Problem turned out to be much harder than expected because one cannot simplay translate the words from one sentence to another, but must understand the meaning of the sentence.

Systems:

Current work at ISI/USC:
Bar-Hillel's example that showed some the difficulty in translation
The pen is in the box.
The box is in the pen.

Machine Translation sort of died in 1966 with the ALPAC report
"There has been no machine translation of general scientific text, and none is in immediate prospect"

Area was revitalized somewhat with the introduction of transformational grammars, better knowledge representations which led to better inferencing capabilities (i.e. an interlingua)


Grammars

Formal Grammars

Stuff covered in undergrad automata class.

formal language, context-free grammar, context sensitive grammar

Chomsky hierarchy:
0: Unrestricted. Turing recognizable
1: context-sensitive grammar
2: context-free grammar
3: regular grammar

For regular and context-free grammars, there are practical parsing algorithms to determine whether or not a given string is an element of the language, and if so, to assign to it a syntactic structure in the form of a derivation tree.

Natural languages are not generally context-free.

Transformational Grammars

The combination of a grammer and transformational rules. Proposed by Chomsky in "Syntactic Structurs". (see p.246-247) for an example.

Generative Grammar (definition)
Context-sensitive (phrase-structured) grammers are inadequate for English. This is why transformations were introduced.
Katz-Postal hypothesis - the application of transformational rules to deep structures must preserve meaning.

Chomsky proposed:

Systemic Grammar

A theory within which linguistic structure as related to the function or use of the language, often termed pragmatics, is studied. (Halliday)

Functions of a language

Categories of Systemic Grammar
  1. The units of the language (sentence, clause, group, word, morpheme)
  2. The structure of the units
  3. Classification of the units (verbal, nominal, adverbial)
  4. The system (list of choices representing options to the speaker)

Case Grammars

Similar to the notion of case in traditional grammars.
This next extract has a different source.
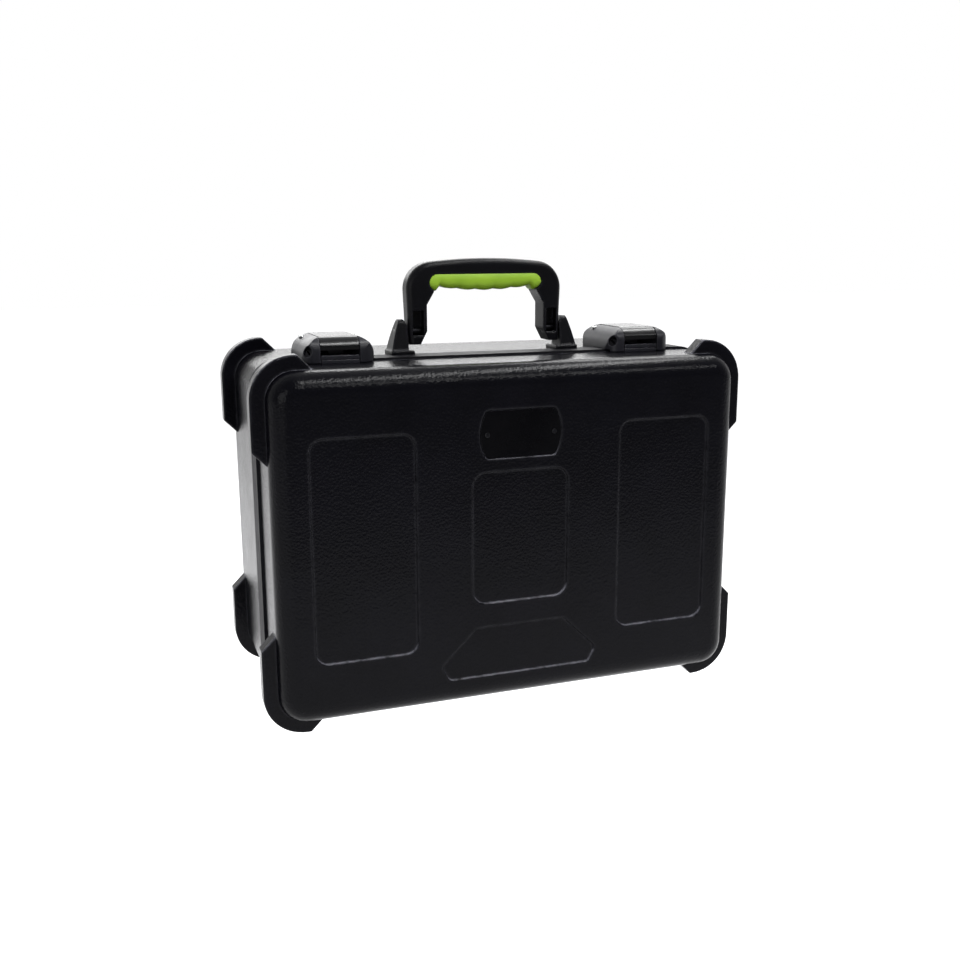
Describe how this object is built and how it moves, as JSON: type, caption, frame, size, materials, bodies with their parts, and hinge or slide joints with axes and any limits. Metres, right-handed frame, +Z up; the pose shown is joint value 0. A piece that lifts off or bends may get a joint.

In English, case forms are mainly persoanal pronouns (I, my, me) and possessive endings ("'s").

Revision of the framework of transformational grammars.

Noun phrases and verb phrases are associated with each other in a particular relationship

Come up with a small number of fixed cases. (Agent, counter-agent, object, result, instrument, source, goal, experiencer)

"The Case for Case" What can case analysis provide answers for. (Fillmore, 1968)

  1. Which noun phrase is the subject
  2. Different cases may not be conjoined
  3. Buy/Sell, Teach/Learn. Same meaning, different case frames

Case frames can be represented as semantic nets.

Systems using case at the deepest level may represent the meaning of sentences in a way that collapses structurallly distinct but identical meaning phrases.

Other Grammers (not in Paper)

Augmented Phrase Structure Grammars (APSG)
Definite Clause Grammars (DCG)
Unification Grammar

Parsing

Issues in parser design
Parsing strategies
Actual parsing systems

Augmented Transition Network (ATN)

Recursive Transition Networks (RTN)
Augmented Transition Network [Woods]
One can essentially think of an ATN as an RTN with a frame attached to each arc. The frame can contain any information that would be helpful for parsing (slots on frame = registers). For example, partially formed derivation trees. Also, one can have procedural attachments within the frame to compute values of slots/registers

Part of the advantage with ATNs is that they allow the grammar designer to maintain a simple grammar structure and delegate some of the parsing details (i.e. matching noun & verb number) to the procedural attachments. One can encode parsing details in the grammer as is done with definite clause grammars, but the grammar becomes quite cumbersome and awkward and the general simple structure of the grammer is lost.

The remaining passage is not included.